Given instruction:
Only the lines starting at the one with "Recreate this object" and ending at the one with "back_fingers = 11" should be copied, exactly and with both ends kept.

Available records:
****************************************
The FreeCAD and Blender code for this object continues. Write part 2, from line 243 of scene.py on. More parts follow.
****************************************
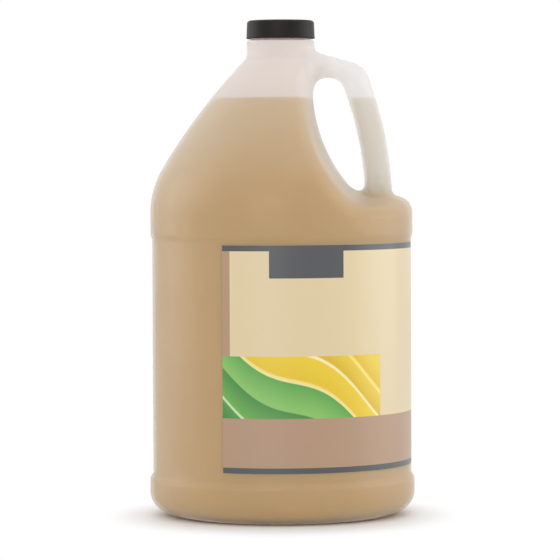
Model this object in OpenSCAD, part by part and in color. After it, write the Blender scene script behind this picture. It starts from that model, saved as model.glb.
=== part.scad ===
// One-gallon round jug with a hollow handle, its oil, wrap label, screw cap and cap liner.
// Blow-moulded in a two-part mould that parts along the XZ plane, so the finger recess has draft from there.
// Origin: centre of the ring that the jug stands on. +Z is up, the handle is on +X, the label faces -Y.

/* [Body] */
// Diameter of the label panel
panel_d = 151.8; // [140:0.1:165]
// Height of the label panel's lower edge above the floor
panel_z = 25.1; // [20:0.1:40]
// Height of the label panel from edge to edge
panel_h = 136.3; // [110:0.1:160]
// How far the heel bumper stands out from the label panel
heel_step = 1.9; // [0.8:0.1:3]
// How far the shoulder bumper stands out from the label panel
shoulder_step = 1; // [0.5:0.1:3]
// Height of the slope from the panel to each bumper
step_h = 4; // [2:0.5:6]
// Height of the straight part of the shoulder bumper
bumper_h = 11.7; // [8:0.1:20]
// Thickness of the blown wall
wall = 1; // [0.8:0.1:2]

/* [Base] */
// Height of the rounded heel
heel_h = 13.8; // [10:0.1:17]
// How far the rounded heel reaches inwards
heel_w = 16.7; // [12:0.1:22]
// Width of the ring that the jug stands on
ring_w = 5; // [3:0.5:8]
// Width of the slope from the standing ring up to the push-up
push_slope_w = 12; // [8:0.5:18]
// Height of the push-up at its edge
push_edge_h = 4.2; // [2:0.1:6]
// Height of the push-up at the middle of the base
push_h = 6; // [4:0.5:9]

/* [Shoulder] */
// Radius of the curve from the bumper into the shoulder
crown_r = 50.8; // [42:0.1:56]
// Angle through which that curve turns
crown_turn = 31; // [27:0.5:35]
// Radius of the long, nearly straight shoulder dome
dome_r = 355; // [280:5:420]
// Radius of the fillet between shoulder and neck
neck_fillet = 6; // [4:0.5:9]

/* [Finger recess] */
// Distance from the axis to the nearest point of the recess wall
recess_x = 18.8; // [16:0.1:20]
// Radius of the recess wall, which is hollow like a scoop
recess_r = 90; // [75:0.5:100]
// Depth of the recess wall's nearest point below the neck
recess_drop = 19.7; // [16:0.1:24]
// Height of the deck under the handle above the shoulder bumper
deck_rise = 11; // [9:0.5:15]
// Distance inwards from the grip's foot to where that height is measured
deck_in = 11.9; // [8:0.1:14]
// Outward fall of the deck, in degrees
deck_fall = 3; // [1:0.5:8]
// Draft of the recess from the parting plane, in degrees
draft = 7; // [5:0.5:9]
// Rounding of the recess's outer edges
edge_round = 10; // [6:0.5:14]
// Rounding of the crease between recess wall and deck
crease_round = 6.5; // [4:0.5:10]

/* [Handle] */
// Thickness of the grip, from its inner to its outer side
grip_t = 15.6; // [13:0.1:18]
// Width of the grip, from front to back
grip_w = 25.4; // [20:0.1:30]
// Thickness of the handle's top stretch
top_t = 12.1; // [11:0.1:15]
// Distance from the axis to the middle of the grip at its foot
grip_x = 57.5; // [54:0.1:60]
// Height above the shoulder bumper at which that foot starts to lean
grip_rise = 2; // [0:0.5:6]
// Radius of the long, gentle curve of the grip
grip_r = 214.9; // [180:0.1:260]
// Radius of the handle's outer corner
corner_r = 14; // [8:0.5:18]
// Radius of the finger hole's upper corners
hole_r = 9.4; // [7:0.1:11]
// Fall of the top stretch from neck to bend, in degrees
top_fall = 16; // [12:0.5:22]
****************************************
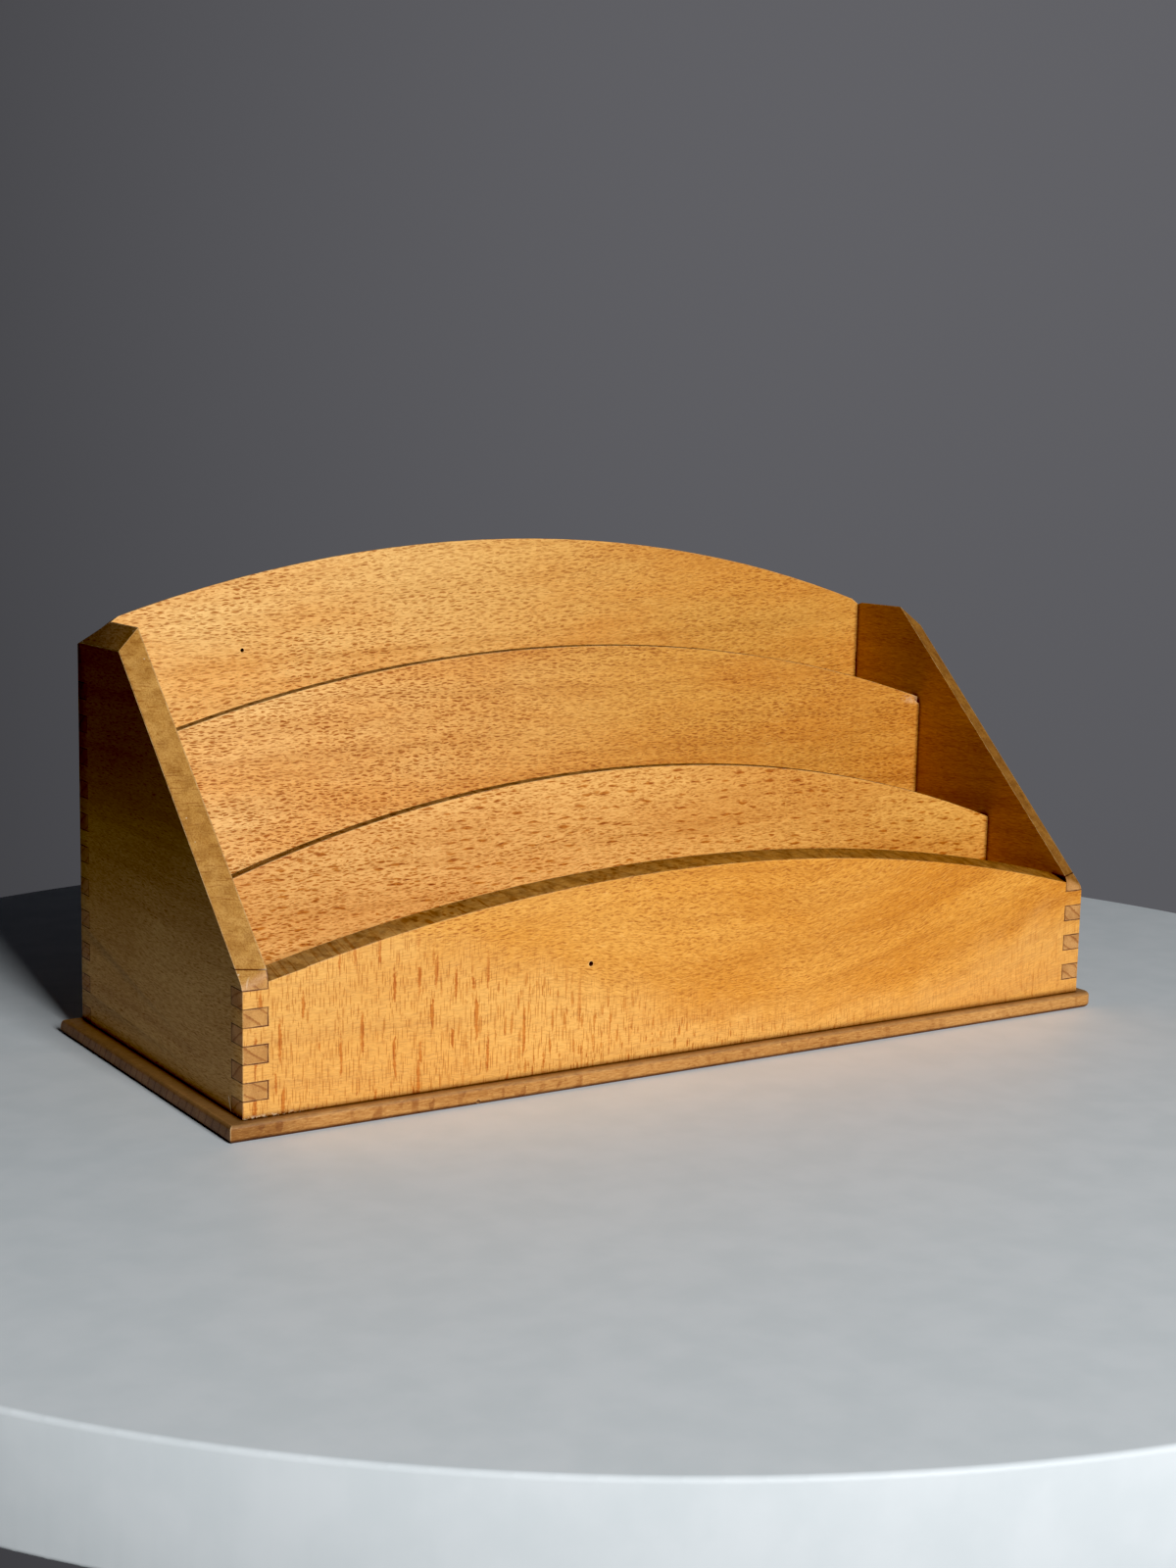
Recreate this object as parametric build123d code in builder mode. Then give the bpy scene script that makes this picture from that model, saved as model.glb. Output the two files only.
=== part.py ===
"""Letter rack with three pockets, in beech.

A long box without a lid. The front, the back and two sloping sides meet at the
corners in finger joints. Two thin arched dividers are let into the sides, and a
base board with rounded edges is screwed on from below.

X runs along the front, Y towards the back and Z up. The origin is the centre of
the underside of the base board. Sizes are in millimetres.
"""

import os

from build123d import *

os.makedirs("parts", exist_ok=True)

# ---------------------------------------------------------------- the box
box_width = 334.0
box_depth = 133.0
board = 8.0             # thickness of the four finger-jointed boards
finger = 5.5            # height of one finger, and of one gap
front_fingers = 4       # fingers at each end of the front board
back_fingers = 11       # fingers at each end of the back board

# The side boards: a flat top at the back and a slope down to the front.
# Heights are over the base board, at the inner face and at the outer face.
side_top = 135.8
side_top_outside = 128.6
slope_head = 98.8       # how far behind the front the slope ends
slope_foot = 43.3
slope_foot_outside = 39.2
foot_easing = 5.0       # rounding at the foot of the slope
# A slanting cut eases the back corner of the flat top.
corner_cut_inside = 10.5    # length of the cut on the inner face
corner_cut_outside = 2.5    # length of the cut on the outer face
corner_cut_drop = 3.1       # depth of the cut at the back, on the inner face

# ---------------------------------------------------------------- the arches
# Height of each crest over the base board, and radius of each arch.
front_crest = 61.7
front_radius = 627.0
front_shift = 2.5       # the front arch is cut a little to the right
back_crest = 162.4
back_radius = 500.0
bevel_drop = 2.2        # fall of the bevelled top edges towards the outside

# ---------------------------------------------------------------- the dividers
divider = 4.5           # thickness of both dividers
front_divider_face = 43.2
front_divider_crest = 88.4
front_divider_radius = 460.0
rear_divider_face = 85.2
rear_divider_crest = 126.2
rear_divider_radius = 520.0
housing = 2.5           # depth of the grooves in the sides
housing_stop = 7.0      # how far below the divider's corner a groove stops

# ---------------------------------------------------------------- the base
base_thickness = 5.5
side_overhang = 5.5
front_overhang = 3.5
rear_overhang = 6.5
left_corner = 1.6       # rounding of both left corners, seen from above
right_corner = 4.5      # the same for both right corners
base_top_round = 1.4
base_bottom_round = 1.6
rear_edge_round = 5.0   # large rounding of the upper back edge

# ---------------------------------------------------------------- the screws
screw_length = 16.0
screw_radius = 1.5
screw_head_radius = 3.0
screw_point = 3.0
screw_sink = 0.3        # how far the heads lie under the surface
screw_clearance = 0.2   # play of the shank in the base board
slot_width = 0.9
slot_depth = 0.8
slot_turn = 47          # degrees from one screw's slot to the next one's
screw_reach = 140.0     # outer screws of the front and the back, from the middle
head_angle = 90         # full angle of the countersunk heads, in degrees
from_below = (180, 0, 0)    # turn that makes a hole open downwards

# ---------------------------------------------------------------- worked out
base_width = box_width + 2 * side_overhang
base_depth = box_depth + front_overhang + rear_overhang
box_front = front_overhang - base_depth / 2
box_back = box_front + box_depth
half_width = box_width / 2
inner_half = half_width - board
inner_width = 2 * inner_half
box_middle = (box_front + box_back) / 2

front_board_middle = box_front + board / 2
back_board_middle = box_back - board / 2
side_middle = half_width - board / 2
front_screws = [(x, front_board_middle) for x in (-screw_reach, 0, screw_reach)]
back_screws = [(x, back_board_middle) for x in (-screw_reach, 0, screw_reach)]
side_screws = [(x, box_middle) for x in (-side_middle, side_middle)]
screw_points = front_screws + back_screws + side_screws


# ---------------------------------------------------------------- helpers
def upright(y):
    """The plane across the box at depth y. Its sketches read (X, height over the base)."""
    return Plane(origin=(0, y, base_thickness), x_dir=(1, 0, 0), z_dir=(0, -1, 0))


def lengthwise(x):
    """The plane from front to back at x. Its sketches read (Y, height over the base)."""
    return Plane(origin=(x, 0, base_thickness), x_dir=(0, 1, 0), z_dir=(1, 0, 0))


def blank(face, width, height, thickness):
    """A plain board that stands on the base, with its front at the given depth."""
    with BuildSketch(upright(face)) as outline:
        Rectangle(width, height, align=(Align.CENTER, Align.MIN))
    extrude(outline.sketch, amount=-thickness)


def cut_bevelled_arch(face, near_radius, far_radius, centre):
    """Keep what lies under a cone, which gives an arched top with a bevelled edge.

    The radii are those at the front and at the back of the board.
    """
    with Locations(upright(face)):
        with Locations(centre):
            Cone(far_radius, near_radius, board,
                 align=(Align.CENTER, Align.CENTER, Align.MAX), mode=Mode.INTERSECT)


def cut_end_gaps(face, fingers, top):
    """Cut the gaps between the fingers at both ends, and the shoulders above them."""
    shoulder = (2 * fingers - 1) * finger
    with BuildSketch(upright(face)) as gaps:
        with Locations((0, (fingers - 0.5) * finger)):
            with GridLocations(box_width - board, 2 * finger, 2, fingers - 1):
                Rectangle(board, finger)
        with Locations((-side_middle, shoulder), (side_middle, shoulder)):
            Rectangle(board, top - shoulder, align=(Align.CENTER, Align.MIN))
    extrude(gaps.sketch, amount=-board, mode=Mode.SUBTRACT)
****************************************
Right answer:
Recreate this object as parametric build123d code in builder mode. Then give the bpy scene script that makes this picture from that model, saved as model.glb. Output the two files only.
=== part.py ===
"""Letter rack with three pockets, in beech.

A long box without a lid. The front, the back and two sloping sides meet at the
corners in finger joints. Two thin arched dividers are let into the sides, and a
base board with rounded edges is screwed on from below.

X runs along the front, Y towards the back and Z up. The origin is the centre of
the underside of the base board. Sizes are in millimetres.
"""

import os

from build123d import *

os.makedirs("parts", exist_ok=True)

# ---------------------------------------------------------------- the box
box_width = 334.0
box_depth = 133.0
board = 8.0             # thickness of the four finger-jointed boards
finger = 5.5            # height of one finger, and of one gap
front_fingers = 4       # fingers at each end of the front board
back_fingers = 11       # fingers at each end of the back board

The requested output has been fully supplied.